● **What you need to do**
Print every line of the listing exactly, please.
------ Data provided ------
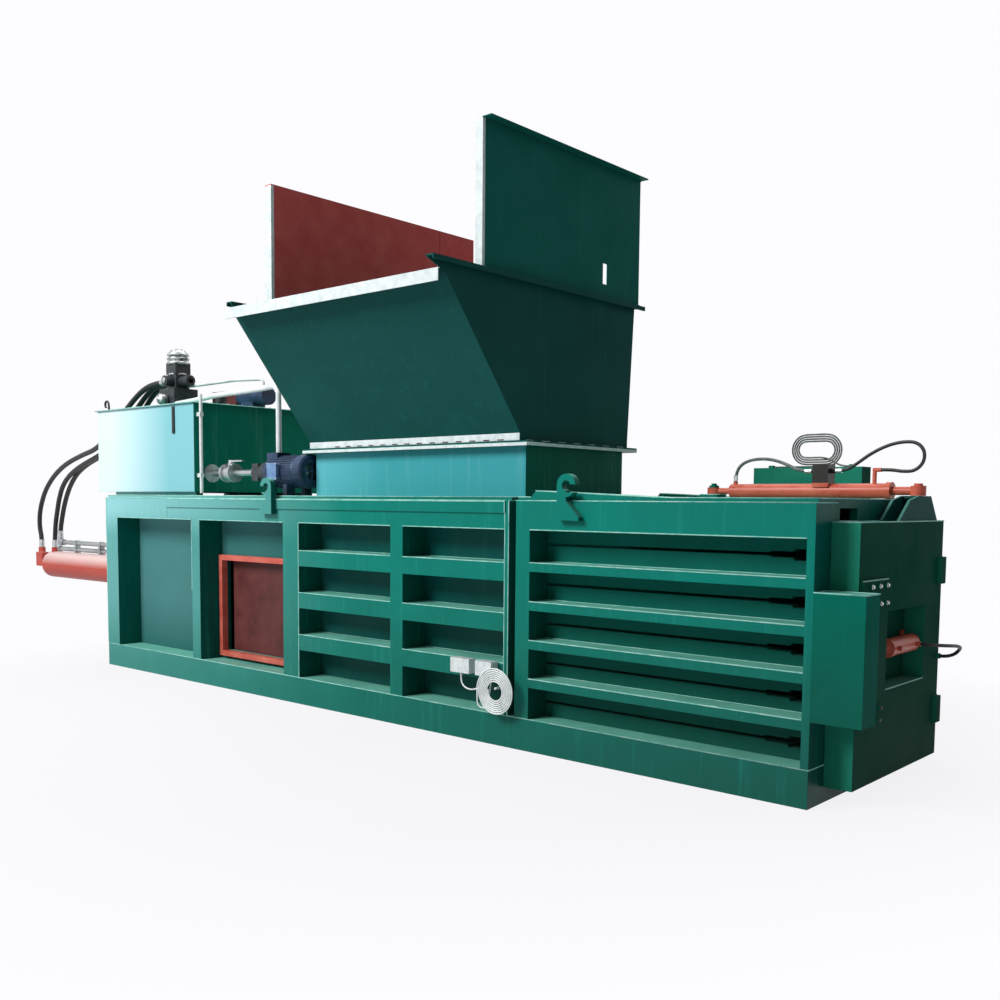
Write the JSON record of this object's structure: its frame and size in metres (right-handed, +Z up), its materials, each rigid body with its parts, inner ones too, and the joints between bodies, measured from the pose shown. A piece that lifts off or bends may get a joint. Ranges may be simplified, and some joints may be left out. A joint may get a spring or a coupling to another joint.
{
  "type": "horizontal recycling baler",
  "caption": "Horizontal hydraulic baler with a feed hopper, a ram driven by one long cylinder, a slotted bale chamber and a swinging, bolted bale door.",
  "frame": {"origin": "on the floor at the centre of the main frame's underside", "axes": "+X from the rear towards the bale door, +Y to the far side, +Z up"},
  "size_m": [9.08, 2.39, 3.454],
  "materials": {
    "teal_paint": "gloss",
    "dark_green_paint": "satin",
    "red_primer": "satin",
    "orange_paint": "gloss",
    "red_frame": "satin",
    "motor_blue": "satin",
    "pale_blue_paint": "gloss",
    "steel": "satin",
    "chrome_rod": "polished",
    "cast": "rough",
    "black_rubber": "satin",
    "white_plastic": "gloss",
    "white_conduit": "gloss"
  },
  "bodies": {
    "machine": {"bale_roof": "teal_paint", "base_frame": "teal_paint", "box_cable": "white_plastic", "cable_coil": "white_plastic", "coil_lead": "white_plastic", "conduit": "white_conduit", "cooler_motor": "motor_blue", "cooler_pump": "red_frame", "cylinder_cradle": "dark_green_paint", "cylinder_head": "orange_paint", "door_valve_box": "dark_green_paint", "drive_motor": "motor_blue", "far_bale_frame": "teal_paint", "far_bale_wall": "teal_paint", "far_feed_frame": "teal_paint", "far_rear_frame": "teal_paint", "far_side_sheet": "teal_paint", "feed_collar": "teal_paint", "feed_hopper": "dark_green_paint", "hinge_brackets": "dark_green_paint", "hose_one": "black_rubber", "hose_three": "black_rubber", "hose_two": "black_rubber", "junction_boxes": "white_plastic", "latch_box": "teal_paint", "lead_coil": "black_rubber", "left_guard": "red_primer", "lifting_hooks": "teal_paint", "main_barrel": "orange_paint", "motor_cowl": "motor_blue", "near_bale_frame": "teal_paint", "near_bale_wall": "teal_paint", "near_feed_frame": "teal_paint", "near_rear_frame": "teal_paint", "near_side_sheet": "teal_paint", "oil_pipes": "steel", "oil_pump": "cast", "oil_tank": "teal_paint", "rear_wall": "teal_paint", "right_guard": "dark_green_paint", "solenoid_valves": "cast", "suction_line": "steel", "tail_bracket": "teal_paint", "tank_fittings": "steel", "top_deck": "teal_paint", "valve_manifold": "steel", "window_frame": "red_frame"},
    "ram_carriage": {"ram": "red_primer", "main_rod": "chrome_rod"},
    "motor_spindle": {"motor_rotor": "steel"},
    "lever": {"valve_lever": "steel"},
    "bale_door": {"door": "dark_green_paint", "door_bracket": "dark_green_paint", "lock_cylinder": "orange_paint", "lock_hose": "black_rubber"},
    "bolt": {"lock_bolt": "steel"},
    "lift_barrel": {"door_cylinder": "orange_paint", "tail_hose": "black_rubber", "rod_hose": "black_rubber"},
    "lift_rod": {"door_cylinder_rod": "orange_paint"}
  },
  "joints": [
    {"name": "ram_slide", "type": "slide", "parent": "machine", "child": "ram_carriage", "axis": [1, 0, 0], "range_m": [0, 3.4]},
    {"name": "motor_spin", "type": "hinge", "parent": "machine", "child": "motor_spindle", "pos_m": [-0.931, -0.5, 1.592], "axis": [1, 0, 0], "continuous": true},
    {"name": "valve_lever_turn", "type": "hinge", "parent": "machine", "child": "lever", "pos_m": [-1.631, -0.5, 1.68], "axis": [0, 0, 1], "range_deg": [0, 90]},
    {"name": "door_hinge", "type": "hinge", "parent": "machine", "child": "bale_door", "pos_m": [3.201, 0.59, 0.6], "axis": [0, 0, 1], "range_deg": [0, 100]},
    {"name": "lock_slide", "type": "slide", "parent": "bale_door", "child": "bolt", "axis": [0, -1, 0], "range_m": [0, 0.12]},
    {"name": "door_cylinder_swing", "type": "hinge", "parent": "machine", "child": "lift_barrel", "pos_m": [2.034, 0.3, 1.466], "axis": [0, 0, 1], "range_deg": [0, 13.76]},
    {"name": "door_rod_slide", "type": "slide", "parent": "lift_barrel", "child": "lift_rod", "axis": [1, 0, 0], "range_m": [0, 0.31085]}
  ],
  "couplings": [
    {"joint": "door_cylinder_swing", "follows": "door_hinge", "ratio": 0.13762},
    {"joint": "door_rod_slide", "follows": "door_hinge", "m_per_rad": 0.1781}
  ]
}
------
● **Output of the task**
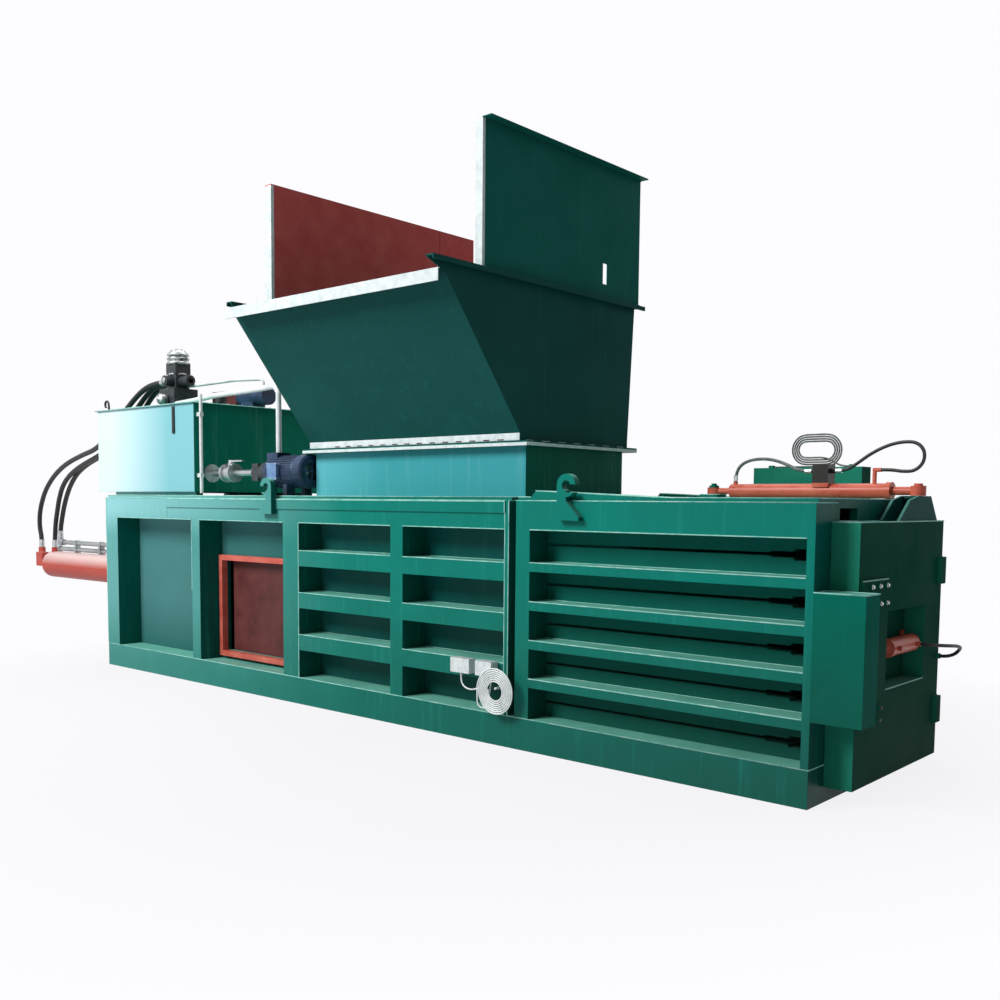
Write the JSON record of this object's structure: its frame and size in metres (right-handed, +Z up), its materials, each rigid body with its parts, inner ones too, and the joints between bodies, measured from the pose shown. A piece that lifts off or bends may get a joint. Ranges may be simplified, and some joints may be left out. A joint may get a spring or a coupling to another joint.
{
  "type": "horizontal recycling baler",
  "caption": "Horizontal hydraulic baler with a feed hopper, a ram driven by one long cylinder, a slotted bale chamber and a swinging, bolted bale door.",
  "frame": {"origin": "on the floor at the centre of the main frame's underside", "axes": "+X from the rear towards the bale door, +Y to the far side, +Z up"},
  "size_m": [9.08, 2.39, 3.454],
  "materials": {
    "teal_paint": "gloss",
    "dark_green_paint": "satin",
    "red_primer": "satin",
    "orange_paint": "gloss",
    "red_frame": "satin",
    "motor_blue": "satin",
    "pale_blue_paint": "gloss",
    "steel": "satin",
    "chrome_rod": "polished",
    "cast": "rough",
    "black_rubber": "satin",
    "white_plastic": "gloss",
    "white_conduit": "gloss"
  },
  "bodies": {
    "machine": {"bale_roof": "teal_paint", "base_frame": "teal_paint", "box_cable": "white_plastic", "cable_coil": "white_plastic", "coil_lead": "white_plastic", "conduit": "white_conduit", "cooler_motor": "motor_blue", "cooler_pump": "red_frame", "cylinder_cradle": "dark_green_paint", "cylinder_head": "orange_paint", "door_valve_box": "dark_green_paint", "drive_motor": "motor_blue", "far_bale_frame": "teal_paint", "far_bale_wall": "teal_paint", "far_feed_frame": "teal_paint", "far_rear_frame": "teal_paint", "far_side_sheet": "teal_paint", "feed_collar": "teal_paint", "feed_hopper": "dark_green_paint", "hinge_brackets": "dark_green_paint", "hose_one": "black_rubber", "hose_three": "black_rubber", "hose_two": "black_rubber", "junction_boxes": "white_plastic", "latch_box": "teal_paint", "lead_coil": "black_rubber", "left_guard": "red_primer", "lifting_hooks": "teal_paint", "main_barrel": "orange_paint", "motor_cowl": "motor_blue", "near_bale_frame": "teal_paint", "near_bale_wall": "teal_paint", "near_feed_frame": "teal_paint", "near_rear_frame": "teal_paint", "near_side_sheet": "teal_paint", "oil_pipes": "steel", "oil_pump": "cast", "oil_tank": "teal_paint", "rear_wall": "teal_paint", "right_guard": "dark_green_paint", "solenoid_valves": "cast", "suction_line": "steel", "tail_bracket": "teal_paint", "tank_fittings": "steel", "top_deck": "teal_paint", "valve_manifold": "steel", "window_frame": "red_frame"},
    "ram_carriage": {"ram": "red_primer", "main_rod": "chrome_rod"},
    "motor_spindle": {"motor_rotor": "steel"},
    "lever": {"valve_lever": "steel"},
    "bale_door": {"door": "dark_green_paint", "door_bracket": "dark_green_paint", "lock_cylinder": "orange_paint", "lock_hose": "black_rubber"},
    "bolt": {"lock_bolt": "steel"},
    "lift_barrel": {"door_cylinder": "orange_paint", "tail_hose": "black_rubber", "rod_hose": "black_rubber"},
    "lift_rod": {"door_cylinder_rod": "orange_paint"}
  },
  "joints": [
    {"name": "ram_slide", "type": "slide", "parent": "machine", "child": "ram_carriage", "axis": [1, 0, 0], "range_m": [0, 3.4]},
    {"name": "motor_spin", "type": "hinge", "parent": "machine", "child": "motor_spindle", "pos_m": [-0.931, -0.5, 1.592], "axis": [1, 0, 0], "continuous": true},
    {"name": "valve_lever_turn", "type": "hinge", "parent": "machine", "child": "lever", "pos_m": [-1.631, -0.5, 1.68], "axis": [0, 0, 1], "range_deg": [0, 90]},
    {"name": "door_hinge", "type": "hinge", "parent": "machine", "child": "bale_door", "pos_m": [3.201, 0.59, 0.6], "axis": [0, 0, 1], "range_deg": [0, 100]},
    {"name": "lock_slide", "type": "slide", "parent": "bale_door", "child": "bolt", "axis": [0, -1, 0], "range_m": [0, 0.12]},
    {"name": "door_cylinder_swing", "type": "hinge", "parent": "machine", "child": "lift_barrel", "pos_m": [2.034, 0.3, 1.466], "axis": [0, 0, 1], "range_deg": [0, 13.76]},
    {"name": "door_rod_slide", "type": "slide", "parent": "lift_barrel", "child": "lift_rod", "axis": [1, 0, 0], "range_m": [0, 0.31085]}
  ],
  "couplings": [
    {"joint": "door_cylinder_swing", "follows": "door_hinge", "ratio": 0.13762},
    {"joint": "door_rod_slide", "follows": "door_hinge", "m_per_rad": 0.1781}
  ]
}